So I had this question: simple-division-of-labour-over-threads-is-not-reducing-the-time-taken. I thought I had it sorted, but going back to re-visit this work, I am not getting crazy slow down like I was before (due to mutex within rand()
) but nor am I getting any improvement in total time taken.
In the code I am splitting up a task of x iteration of work over y threads.
So if I want to do 100'000'000 calculations, in one thread that might take ~350ms, then my hope its that in 2 threads (doing 50'000'000 calcs each) that would take ~175ms and in the three threads ~115ms and so on...
I know using threads won't perfectly split the work due to thread overheads and such. But i want hoping for some performance gain at least.
My slightly updated code is here:
Reults
1thread:
starting thread: 1 workload: 100000000
thread: 1 finished after: 303ms val: 7.02066
==========================
thread overall_total_time time: 304ms
3 threads
starting thread: 1 workload: 33333333
starting thread: 3 workload: 33333333
starting thread: 2 workload: 33333333
thread: 3 finished after: 363ms val: 6.61467
thread: 1 finished after: 368ms val: 6.61467
thread: 2 finished after: 365ms val: 6.61467
==========================
thread overall_total_time time: 368ms
You can see the 3 threads actually takes slightly longer then 1 thread, but each thread is only doing 1/3 of the work iterations. I see similar lack of performance gain on my PC at home which has 8 CPU cores.

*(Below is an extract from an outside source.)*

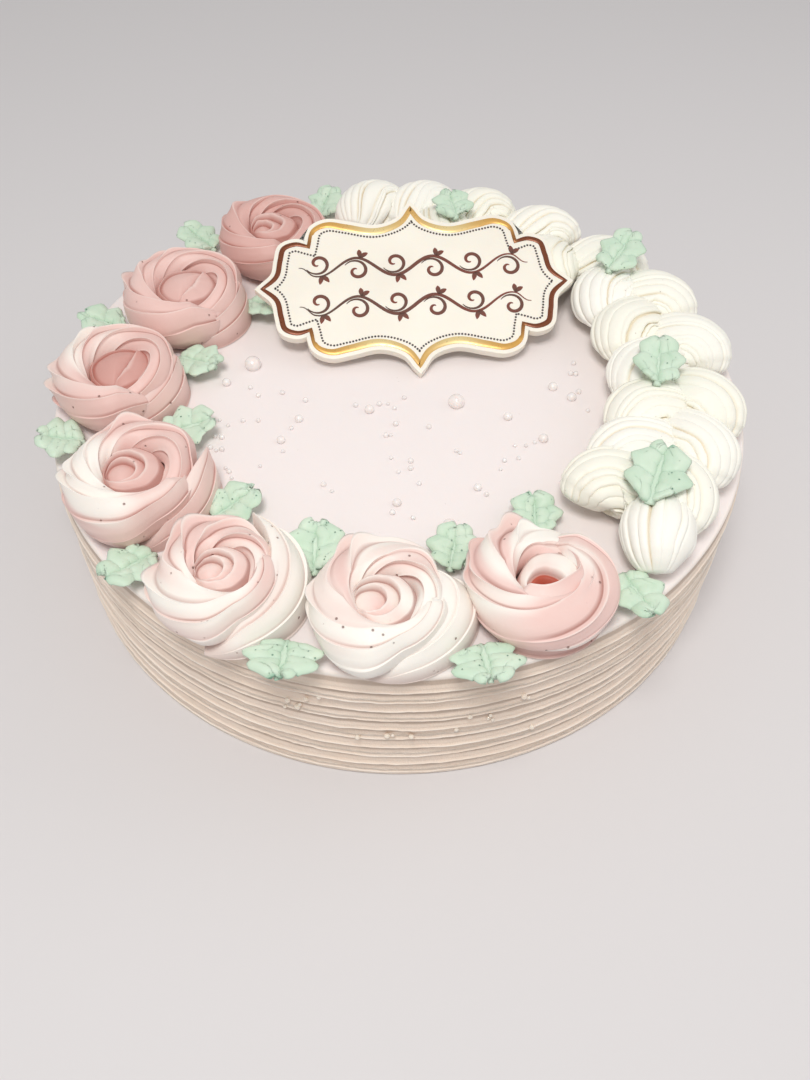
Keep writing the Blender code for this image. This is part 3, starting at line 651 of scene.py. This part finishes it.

Its not like threading overhead should take more then a few milliseconds (IMO) so I can't see what is going on here. I don't believe there is any resource sharing conflicts because this code is quite simple and uses no external outputs/inputs (other then RAM).
Code For Reference
in godbolt: https://godbolt.org/z/bGWdxE
In main() you can tweak the number of threads and amount of work (loop iterations).
#include <iostream>
#include <vector>
#include <thread>
#include <math.h>
void thread_func(uint32_t interations, uint32_t thread_id)
{
// Print the thread id / workload
std::cout << "starting thread: " << thread_id << " workload: " << interations << std::endl;
// Get the start time
auto start = std::chrono::high_resolution_clock::now();
// do some work for the required number of interations
double val{0};
for (auto i = 1u; i <= interations; i++)
{
val += i / (2.2 * i) / (1.23 * i); // some work
}
// Get the time taken
auto total_time = std::chrono::high_resolution_clock::now() - start;
// Print it out
std::cout << "thread: " << thread_id << " finished after: "
<< std::chrono::duration_cast<std::chrono::milliseconds>(total_time).count()
<< "ms" << " val: " << val << std::endl;
}
int main()
{
uint32_t num_threads = 3; // Max 3 in godbolt
uint32_t total_work = 100'000'000;
// Store the start time
auto overall_start = std::chrono::high_resolution_clock::now();
// Start all the threads doing work
std::vector<std::thread> task_list;
for (uint32_t thread_id = 1; thread_id <= num_threads; thread_id++)
{
task_list.emplace_back(std::thread([=](){ thread_func(total_work / num_threads, thread_id); }));
}
// Wait for the threads to finish
for (auto &task : task_list)
{
task.join();
}
// Get the end time and print it
auto overall_total_time = std::chrono::high_resolution_clock::now() - overall_start;
std::cout << "\n==========================\n"
<< "thread overall_total_time time: "
<< std::chrono::duration_cast<std::chrono::milliseconds>(overall_total_time).count()
<< "ms" << std::endl;
return 0;
}
Update
I think I have narrowed down my issue: On my 64Bit VM I see:
- Compiling for 32-bit no optimisation: more threads = runs slower!
- Compiling for 32-bit with optimisation: more threads = runs a bit faster
- Compiling for 64-bit no optimisation: more threads = runs faster (as expected)
- Compiling for 64-bit with optimisation: more threads = same as with out opt, except everything takes less time in general.
So my issue might just be from running 32-bit code on a 64-bit VM. But I don't really understand why adding threads does not work very well if my executable is 32-bit running on a 64-bit architecture...